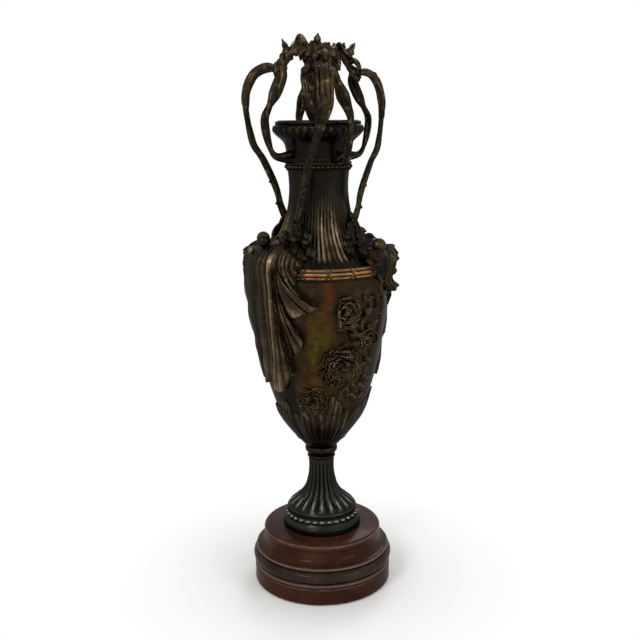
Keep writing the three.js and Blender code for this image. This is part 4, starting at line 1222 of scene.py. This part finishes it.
def build_rosettes():
    """Leaf clusters with berries that hang down the shoulder from the foot of each outer stem."""
    random.seed(3)
    row_drop, berries = 6.2, 5
    for side, start in SIDES.items():
        azimuth = start + FOOT_TURN
        z = high("foot_rosette_" + side) + 2
        bm = bmesh.new()
        for row in range(6):
            reach = 4 + 2.8 * row
            count = 2 + row // 2
            for k in range(count):
                aside = azimuth - 0.8 * row + lerp(-reach, reach, (k + 0.5) / count) + random.uniform(-3, 3)
                drop = row_drop * row - random.uniform(-2, 2)
                place = surface_frame(aside, z - drop, 1.5 + 2 * random.random())
                heading = -90 + 2.2 * (aside - azimuth) + random.uniform(-25, 25)
                slopes = (random.uniform(24, 46), random.uniform(-50, -20))
                length, width = random.uniform(18, 25), random.uniform(12, 17)
                add_leaf(bm, place, heading, length, width, slopes, **ROSETTE_CUT)
        finish_piece(bm, "stem_leaves_" + side, "patinated_bronze", ["foot_rosette_" + side], thick=0.9)

        bm = bmesh.new()
        for _ in range(berries):
            aside = azimuth + random.uniform(-12, 8)
            _, point = surface_frame(aside, z - random.uniform(12, 34), 3.5 + 2 * random.random())
            add_ball(bm, point, random.uniform(1.6, 2.4), 0.3, 16)
        finish_piece(bm, "stem_berries_" + side, "patinated_bronze", smooth=80)


# Flowers of a field, by azimuth and height above the foot of the CAD's panel: size and petals, or size alone
RUFFLED_BLOOMS = [(17, 30, 21, 74), (-8, -6, 15, 60), (48, 92, 8, 36)]
OPEN_BLOOMS = [(21, 87, 14), (43, 56, 11)]
# Rows of an open bloom: petals, shares of its size for their length and width, and their slopes
OPEN_ROWS = [(4, 1.0, 1.3, (4, 30)), (4, 0.8, 1.1, (20, 56)), (3, 0.5, 0.9, (44, 100))]
# Loose leaves among the flowers: azimuth, height, heading, length and width
LOOSE_LEAVES = [
    (14, 68, 8, 22, 11), (22, 64, -14, 25, 13), (18, 52, 4, 20, 10), (36, 72, 60, 18, 10), (34, 42, 30, 19, 11),
]
# Vines, each a path of [azimuth, height]
VINES = [
    [(16, 44), (22, 56), (20, 70), (17, 84)],
    [(22, 26), (34, 36), (41, 46), (42, 54)],
    [(20, 62), (30, 68), (40, 76), (48, 84)],
    [(8, 6), (2, 20), (-3, 34), (1, 52)],
    [(42, 10), (50, 28), (52, 44)],
]
RUFFLED_CUT = dict(cup=0.2, lobes=2, root=0.4, wave=0.9, cells=(8, 8), worn=0.52)
OPEN_CUT = dict(cup=0.16, root=0.45, wave=1.2, cells=(14, 14), start=0.5, worn=0.55)
LOOSE_CUT = dict(slopes=(26, -26), cup=-0.14, lobes=2, root=0.4, wave=1.1, cells=(14, 26), worn=0.55)
GOLDEN_ANGLE = 137.5
GOLDEN_SHARE = 0.618


def ruffled_bloom(bm, azimuth, z, size, petals):
    """A full, ragged flower head: many small petals that stand up more steeply towards its middle."""
    place = surface_frame(azimuth, z, 0.6)
    for k in range(petals):
        start = size * 0.6 * ((k + 0.5) / petals) ** 0.6
        steep = 1 - start / (0.6 * size)
        heading = GOLDEN_ANGLE * k + random.uniform(-16, 16)
        slopes = (lerp(4, 24, steep) + random.uniform(-6, 8), lerp(10, 50, steep) + random.uniform(-15, 15))
        length = size * random.uniform(0.4, 0.58)
        width = size * random.uniform(0.36, 0.54)
        add_leaf(bm, place, heading, length, width, slopes, start=start, **RUFFLED_CUT)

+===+

What to do =
Reproduce the data, keeping every line exactly the same.

Reply to the exercise =
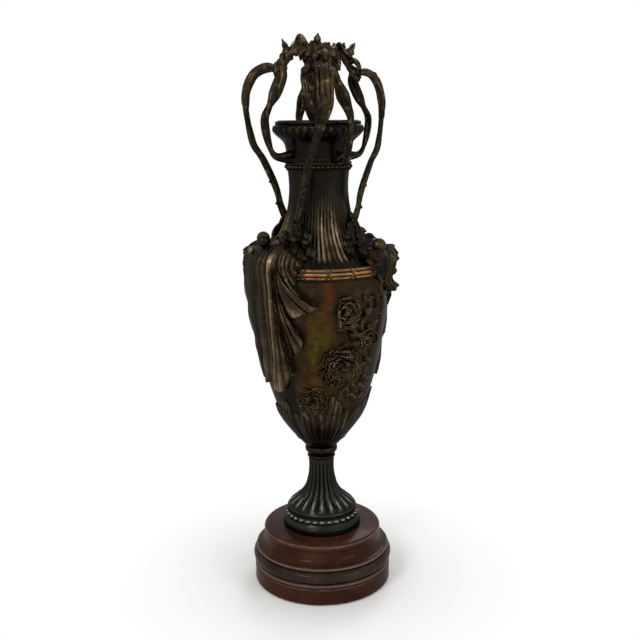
Keep writing the three.js and Blender code for this image. This is part 4, starting at line 1222 of scene.py. This part finishes it.
def build_rosettes():
    """Leaf clusters with berries that hang down the shoulder from the foot of each outer stem."""
    random.seed(3)
    row_drop, berries = 6.2, 5
    for side, start in SIDES.items():
        azimuth = start + FOOT_TURN
        z = high("foot_rosette_" + side) + 2
        bm = bmesh.new()
        for row in range(6):
            reach = 4 + 2.8 * row
            count = 2 + row // 2
            for k in range(count):
                aside = azimuth - 0.8 * row + lerp(-reach, reach, (k + 0.5) / count) + random.uniform(-3, 3)
                drop = row_drop * row - random.uniform(-2, 2)
                place = surface_frame(aside, z - drop, 1.5 + 2 * random.random())
                heading = -90 + 2.2 * (aside - azimuth) + random.uniform(-25, 25)
                slopes = (random.uniform(24, 46), random.uniform(-50, -20))
                length, width = random.uniform(18, 25), random.uniform(12, 17)
                add_leaf(bm, place, heading, length, width, slopes, **ROSETTE_CUT)
        finish_piece(bm, "stem_leaves_" + side, "patinated_bronze", ["foot_rosette_" + side], thick=0.9)

        bm = bmesh.new()
        for _ in range(berries):
            aside = azimuth + random.uniform(-12, 8)
            _, point = surface_frame(aside, z - random.uniform(12, 34), 3.5 + 2 * random.random())
            add_ball(bm, point, random.uniform(1.6, 2.4), 0.3, 16)
        finish_piece(bm, "stem_berries_" + side, "patinated_bronze", smooth=80)


# Flowers of a field, by azimuth and height above the foot of the CAD's panel: size and petals, or size alone
RUFFLED_BLOOMS = [(17, 30, 21, 74), (-8, -6, 15, 60), (48, 92, 8, 36)]
OPEN_BLOOMS = [(21, 87, 14), (43, 56, 11)]
# Rows of an open bloom: petals, shares of its size for their length and width, and their slopes
OPEN_ROWS = [(4, 1.0, 1.3, (4, 30)), (4, 0.8, 1.1, (20, 56)), (3, 0.5, 0.9, (44, 100))]
# Loose leaves among the flowers: azimuth, height, heading, length and width
LOOSE_LEAVES = [
    (14, 68, 8, 22, 11), (22, 64, -14, 25, 13), (18, 52, 4, 20, 10), (36, 72, 60, 18, 10), (34, 42, 30, 19, 11),
]
# Vines, each a path of [azimuth, height]
VINES = [
    [(16, 44), (22, 56), (20, 70), (17, 84)],
    [(22, 26), (34, 36), (41, 46), (42, 54)],
    [(20, 62), (30, 68), (40, 76), (48, 84)],
    [(8, 6), (2, 20), (-3, 34), (1, 52)],
    [(42, 10), (50, 28), (52, 44)],
]
RUFFLED_CUT = dict(cup=0.2, lobes=2, root=0.4, wave=0.9, cells=(8, 8), worn=0.52)
OPEN_CUT = dict(cup=0.16, root=0.45, wave=1.2, cells=(14, 14), start=0.5, worn=0.55)
LOOSE_CUT = dict(slopes=(26, -26), cup=-0.14, lobes=2, root=0.4, wave=1.1, cells=(14, 26), worn=0.55)
GOLDEN_ANGLE = 137.5
GOLDEN_SHARE = 0.618


def ruffled_bloom(bm, azimuth, z, size, petals):
    """A full, ragged flower head: many small petals that stand up more steeply towards its middle."""
    place = surface_frame(azimuth, z, 0.6)
    for k in range(petals):
        start = size * 0.6 * ((k + 0.5) / petals) ** 0.6
        steep = 1 - start / (0.6 * size)
        heading = GOLDEN_ANGLE * k + random.uniform(-16, 16)
        slopes = (lerp(4, 24, steep) + random.uniform(-6, 8), lerp(10, 50, steep) + random.uniform(-15, 15))
        length = size * random.uniform(0.4, 0.58)
        width = size * random.uniform(0.36, 0.54)
        add_leaf(bm, place, heading, length, width, slopes, start=start, **RUFFLED_CUT)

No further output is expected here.